A few things I grow in the garden that I love for winter baking:

  • pumpkin
  • zucchini
  • raspberries
  • strawberries

More about planning your garden for winter baking here!

These chocolate zucchini muffins are an adaptation from a classic chocolate mayonnaise cake recipe that my Mom passed down to me.  It's such a super simple recipe that comes together all in one bowl!

And there's a secret bonus to this recipe - no eggs, so you can eat the batter off the spoon after you make the muffins!  My favorite part of baking!

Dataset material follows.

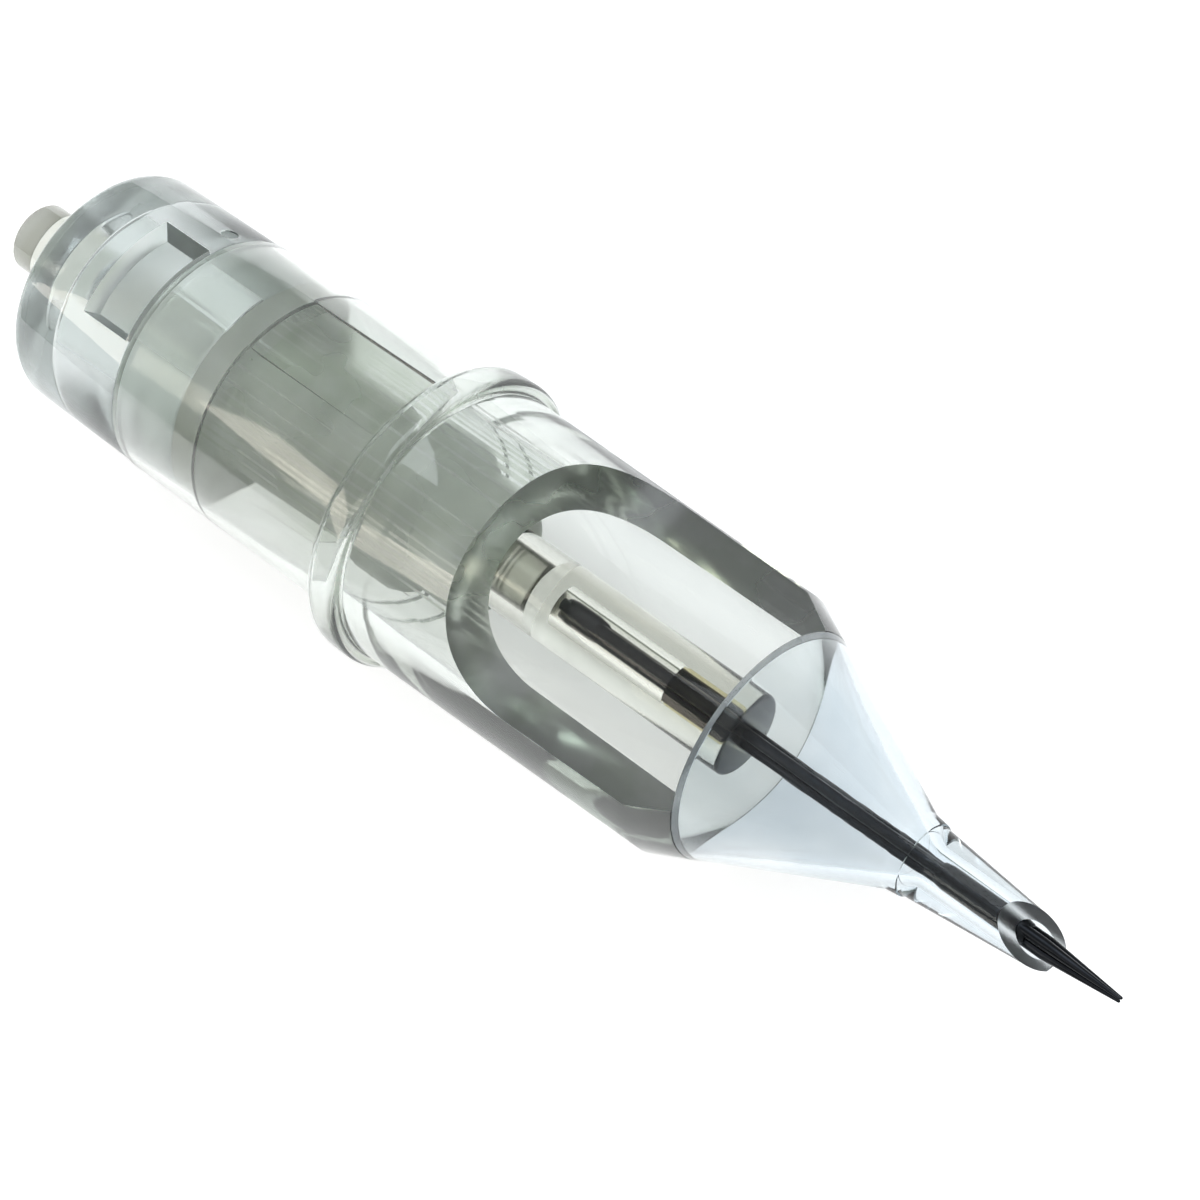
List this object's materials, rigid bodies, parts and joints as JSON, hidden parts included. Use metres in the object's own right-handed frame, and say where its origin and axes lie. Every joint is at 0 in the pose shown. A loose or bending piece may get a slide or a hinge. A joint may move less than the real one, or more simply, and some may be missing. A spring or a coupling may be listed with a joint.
{
  "type": "membrane needle cartridge",
  "caption": "Clear membrane needle cartridge with a windowed barrel, a nose cone, a scooped tip tube and a sprung needle plunger.",
  "frame": {"origin": "centre of the flange's rear face, on the cartridge's axis", "axes": "+X along the axis to the needle tip; the ink window opens towards +Z; the tip's scoop faces +Z"},
  "size_m": [0.0462, 0.0102, 0.0102],
  "materials": {
    "clear_housing": "clear, moulded",
    "clear_cone": "clear, moulded",
    "clear_cap": "clear, moulded",
    "silicone": "translucent, matt",
    "clear_stem": "clear, moulded",
    "clear_holder": "clear, moulded",
    "resin": "cured adhesive, faintly yellow",
    "solder": "dull tin",
    "needle_steel": "dark, polished"
  },
  "bodies": {
    "housing": {"barrel_housing": "clear_housing", "nose_cone": "clear_cone", "rear_cap": "clear_cap", "membrane": "silicone"},
    "plunger": {"plunger_stem": "clear_stem", "needle_holder": "clear_holder", "resin_plug": "resin", "rear_solder": "solder", "front_solder": "solder", "needle_1": "needle_steel", "needle_2": "needle_steel", "needle_3": "needle_steel"}
  },
  "joints": [
    {"name": "needle_slide", "type": "slide", "parent": "housing", "child": "plunger", "axis": [1, 0, 0], "range_m": [-0.003, 0.0015], "stiffness_N_per_m": 200, "deforming": ["membrane"]}
  ]
}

Chocolate Zucchini Muffins {Classic Mayonnaise Chocolate Cake}

Ingredients:

  • 2 cups flour
  • 1 cup white sugar
  • 1/2 cup cocoa
  • 2 teaspoons baking soda
  • 1/2 teaspoon cinnamon
  • 1/2 teaspoon nutmeg
  • 1 cup mayonnaise
  • 1 cup cold water
  • 2 cups shredded zucchini (fresh or thawed, drained if really moist)
  • 2 teaspoons vanilla extract

Instructions:

Preheat the oven to 374F.  Fill 12 regular size muffin cups with paper muffin liners or grease the cups.

Start with a large bowl and add all your dry ingredients.  Mix well to break up any cocoa or baking soda chunks.

Add mayonnaise, water, zucchini, and vanilla.  Mix until all of the dry ingredients are "just" incorporated.  You don't want to overmix as the muffins will be more dense if overmixed.

 Spoon the batter into the muffin cups, evenly distributing it between the 12 cups.

Bake in the pre-heated oven for 20 to 24 minutes.  Check doneness with a toothpick - the muffins are cooked when the toothpick comes out clean.

Remove from the oven and let cool for 5 minutes.  Transfer to a cooling rack to cool completely.

Store in an airtight container for up to 5 days.  These muffins freeze well.

Add 1 cup of chocolate chips or chopped walnuts if you'd like.